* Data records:
= = =

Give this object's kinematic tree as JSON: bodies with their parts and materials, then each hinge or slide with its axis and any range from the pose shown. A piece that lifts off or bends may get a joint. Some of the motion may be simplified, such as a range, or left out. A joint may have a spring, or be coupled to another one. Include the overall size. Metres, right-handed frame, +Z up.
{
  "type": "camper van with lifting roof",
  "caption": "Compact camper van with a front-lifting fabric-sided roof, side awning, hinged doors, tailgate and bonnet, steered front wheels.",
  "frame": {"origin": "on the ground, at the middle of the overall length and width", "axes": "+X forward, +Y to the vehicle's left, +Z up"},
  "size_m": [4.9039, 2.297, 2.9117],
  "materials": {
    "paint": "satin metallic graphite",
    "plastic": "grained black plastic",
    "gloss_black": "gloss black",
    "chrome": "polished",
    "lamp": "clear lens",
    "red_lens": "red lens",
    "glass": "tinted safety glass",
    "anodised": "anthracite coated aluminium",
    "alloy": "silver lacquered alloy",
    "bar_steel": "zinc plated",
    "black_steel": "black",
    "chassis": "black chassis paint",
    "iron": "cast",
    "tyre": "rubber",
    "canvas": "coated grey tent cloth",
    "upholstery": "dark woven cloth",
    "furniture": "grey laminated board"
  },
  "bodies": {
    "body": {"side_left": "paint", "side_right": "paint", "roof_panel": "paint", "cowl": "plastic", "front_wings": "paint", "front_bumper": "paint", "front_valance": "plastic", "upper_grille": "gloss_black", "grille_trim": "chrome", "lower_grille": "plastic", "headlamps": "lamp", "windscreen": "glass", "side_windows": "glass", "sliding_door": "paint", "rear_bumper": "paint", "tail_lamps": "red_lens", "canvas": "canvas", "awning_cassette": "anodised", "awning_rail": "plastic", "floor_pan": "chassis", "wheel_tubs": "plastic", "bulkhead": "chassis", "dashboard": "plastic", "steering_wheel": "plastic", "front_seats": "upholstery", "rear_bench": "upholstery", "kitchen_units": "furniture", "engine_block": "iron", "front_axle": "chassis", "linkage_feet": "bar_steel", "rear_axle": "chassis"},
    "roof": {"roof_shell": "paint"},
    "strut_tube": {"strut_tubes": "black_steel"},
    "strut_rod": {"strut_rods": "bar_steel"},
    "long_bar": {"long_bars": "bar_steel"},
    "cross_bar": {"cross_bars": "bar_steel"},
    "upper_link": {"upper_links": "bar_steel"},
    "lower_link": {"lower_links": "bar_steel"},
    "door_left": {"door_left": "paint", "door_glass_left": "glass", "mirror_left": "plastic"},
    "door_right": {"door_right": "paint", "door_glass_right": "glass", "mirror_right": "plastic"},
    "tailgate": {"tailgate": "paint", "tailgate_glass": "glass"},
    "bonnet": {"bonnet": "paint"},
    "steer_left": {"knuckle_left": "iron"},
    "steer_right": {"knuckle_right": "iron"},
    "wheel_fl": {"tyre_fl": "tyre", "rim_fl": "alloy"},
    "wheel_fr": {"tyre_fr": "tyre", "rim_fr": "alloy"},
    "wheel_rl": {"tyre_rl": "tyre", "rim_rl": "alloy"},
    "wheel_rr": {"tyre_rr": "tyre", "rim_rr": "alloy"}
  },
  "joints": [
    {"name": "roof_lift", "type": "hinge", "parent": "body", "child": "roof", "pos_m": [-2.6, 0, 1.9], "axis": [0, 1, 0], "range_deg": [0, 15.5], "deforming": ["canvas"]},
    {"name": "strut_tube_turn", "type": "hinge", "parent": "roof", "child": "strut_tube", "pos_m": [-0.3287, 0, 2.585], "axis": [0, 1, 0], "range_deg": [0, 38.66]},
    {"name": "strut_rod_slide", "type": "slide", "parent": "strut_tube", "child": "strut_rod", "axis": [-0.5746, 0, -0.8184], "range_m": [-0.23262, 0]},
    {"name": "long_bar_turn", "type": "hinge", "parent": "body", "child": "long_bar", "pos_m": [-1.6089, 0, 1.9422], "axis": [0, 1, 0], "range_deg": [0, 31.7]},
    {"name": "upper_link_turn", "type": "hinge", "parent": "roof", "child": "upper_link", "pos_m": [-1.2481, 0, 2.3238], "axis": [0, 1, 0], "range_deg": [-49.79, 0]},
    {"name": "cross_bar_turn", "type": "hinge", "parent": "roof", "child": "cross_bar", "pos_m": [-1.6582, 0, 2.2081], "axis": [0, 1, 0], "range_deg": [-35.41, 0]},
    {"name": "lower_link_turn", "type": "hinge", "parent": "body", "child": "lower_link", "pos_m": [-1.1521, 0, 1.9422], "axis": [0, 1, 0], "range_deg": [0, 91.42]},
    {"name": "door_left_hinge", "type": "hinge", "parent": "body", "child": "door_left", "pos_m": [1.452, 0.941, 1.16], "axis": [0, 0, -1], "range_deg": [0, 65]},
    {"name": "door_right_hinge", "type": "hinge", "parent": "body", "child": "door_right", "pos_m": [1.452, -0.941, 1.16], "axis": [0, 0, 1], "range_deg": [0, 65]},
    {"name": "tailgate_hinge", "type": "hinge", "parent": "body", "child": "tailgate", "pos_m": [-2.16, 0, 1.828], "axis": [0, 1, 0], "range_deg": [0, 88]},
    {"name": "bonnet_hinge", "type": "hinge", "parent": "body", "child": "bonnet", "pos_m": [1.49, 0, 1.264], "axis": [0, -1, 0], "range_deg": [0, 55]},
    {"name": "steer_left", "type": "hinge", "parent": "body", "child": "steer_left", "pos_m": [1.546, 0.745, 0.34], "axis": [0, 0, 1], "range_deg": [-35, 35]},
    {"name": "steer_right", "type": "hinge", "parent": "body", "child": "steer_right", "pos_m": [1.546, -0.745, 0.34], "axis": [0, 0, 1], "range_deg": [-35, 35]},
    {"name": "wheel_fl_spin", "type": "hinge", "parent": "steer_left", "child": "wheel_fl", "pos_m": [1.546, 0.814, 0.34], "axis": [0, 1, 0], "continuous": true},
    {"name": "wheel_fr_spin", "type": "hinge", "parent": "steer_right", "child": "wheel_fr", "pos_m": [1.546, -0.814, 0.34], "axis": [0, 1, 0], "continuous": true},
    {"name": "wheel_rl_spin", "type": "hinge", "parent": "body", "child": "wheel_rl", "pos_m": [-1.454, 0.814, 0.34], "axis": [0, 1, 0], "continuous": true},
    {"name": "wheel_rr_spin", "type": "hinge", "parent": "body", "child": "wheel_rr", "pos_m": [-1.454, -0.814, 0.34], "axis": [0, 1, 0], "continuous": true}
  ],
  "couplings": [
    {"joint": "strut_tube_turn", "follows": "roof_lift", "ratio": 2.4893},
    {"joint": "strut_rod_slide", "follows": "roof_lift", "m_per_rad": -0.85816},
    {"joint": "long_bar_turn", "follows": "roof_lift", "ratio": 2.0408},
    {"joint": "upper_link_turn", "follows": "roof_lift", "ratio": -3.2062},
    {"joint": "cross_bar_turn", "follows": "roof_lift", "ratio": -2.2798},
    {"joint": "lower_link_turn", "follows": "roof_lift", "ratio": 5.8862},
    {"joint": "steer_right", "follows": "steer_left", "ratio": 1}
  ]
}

= = =

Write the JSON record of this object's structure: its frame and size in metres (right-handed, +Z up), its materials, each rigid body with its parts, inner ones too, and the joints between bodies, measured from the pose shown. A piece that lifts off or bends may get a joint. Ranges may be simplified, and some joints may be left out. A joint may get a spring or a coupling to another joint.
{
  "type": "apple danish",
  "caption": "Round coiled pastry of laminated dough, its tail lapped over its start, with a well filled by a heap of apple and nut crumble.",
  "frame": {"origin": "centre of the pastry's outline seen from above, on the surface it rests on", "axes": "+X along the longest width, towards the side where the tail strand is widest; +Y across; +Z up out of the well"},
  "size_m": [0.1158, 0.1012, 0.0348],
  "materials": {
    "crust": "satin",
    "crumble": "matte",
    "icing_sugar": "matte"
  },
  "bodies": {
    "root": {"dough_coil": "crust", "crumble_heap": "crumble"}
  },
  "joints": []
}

= = =

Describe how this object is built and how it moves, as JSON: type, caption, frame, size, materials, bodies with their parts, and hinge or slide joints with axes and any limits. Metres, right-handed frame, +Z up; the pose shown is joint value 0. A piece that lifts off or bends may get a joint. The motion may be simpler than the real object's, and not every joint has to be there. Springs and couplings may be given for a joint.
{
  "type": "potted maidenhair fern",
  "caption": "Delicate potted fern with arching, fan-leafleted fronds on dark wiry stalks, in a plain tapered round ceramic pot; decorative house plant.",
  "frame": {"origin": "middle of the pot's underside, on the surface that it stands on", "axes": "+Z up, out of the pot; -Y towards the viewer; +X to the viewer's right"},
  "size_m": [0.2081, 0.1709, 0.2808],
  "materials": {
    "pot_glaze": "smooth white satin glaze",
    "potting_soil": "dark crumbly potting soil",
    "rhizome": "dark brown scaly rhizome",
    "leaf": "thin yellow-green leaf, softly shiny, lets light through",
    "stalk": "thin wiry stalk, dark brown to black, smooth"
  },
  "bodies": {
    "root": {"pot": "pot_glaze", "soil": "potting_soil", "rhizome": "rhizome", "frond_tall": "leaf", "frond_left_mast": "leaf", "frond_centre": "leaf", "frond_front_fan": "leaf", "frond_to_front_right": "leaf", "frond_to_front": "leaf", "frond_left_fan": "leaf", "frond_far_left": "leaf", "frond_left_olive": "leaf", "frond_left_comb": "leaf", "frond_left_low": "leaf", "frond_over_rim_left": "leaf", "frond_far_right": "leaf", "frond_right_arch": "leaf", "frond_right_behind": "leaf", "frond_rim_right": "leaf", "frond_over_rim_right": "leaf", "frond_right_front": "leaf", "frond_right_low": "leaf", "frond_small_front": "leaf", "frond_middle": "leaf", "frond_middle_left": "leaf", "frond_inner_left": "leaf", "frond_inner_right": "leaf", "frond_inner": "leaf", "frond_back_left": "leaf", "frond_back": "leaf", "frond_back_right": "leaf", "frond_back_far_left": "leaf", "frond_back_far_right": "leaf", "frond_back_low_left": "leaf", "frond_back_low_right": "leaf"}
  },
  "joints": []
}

= = =

* WRITTEN EXERCISE: In the listing above, find the lines holding the word "handed" and copy them.

* OUTPUT BELOW:
Give this object's kinematic tree as JSON: bodies with their parts and materials, then each hinge or slide with its axis and any range from the pose shown. A piece that lifts off or bends may get a joint. Some of the motion may be simplified, such as a range, or left out. A joint may have a spring, or be coupled to another one. Include the overall size. Metres, right-handed frame, +Z up.
Write the JSON record of this object's structure: its frame and size in metres (right-handed, +Z up), its materials, each rigid body with its parts, inner ones too, and the joints between bodies, measured from the pose shown. A piece that lifts off or bends may get a joint. Ranges may be simplified, and some joints may be left out. A joint may get a spring or a coupling to another joint.
Describe how this object is built and how it moves, as JSON: type, caption, frame, size, materials, bodies with their parts, and hinge or slide joints with axes and any limits. Metres, right-handed frame, +Z up; the pose shown is joint value 0. A piece that lifts off or bends may get a joint. The motion may be simpler than the real object's, and not every joint has to be there. Springs and couplings may be given for a joint.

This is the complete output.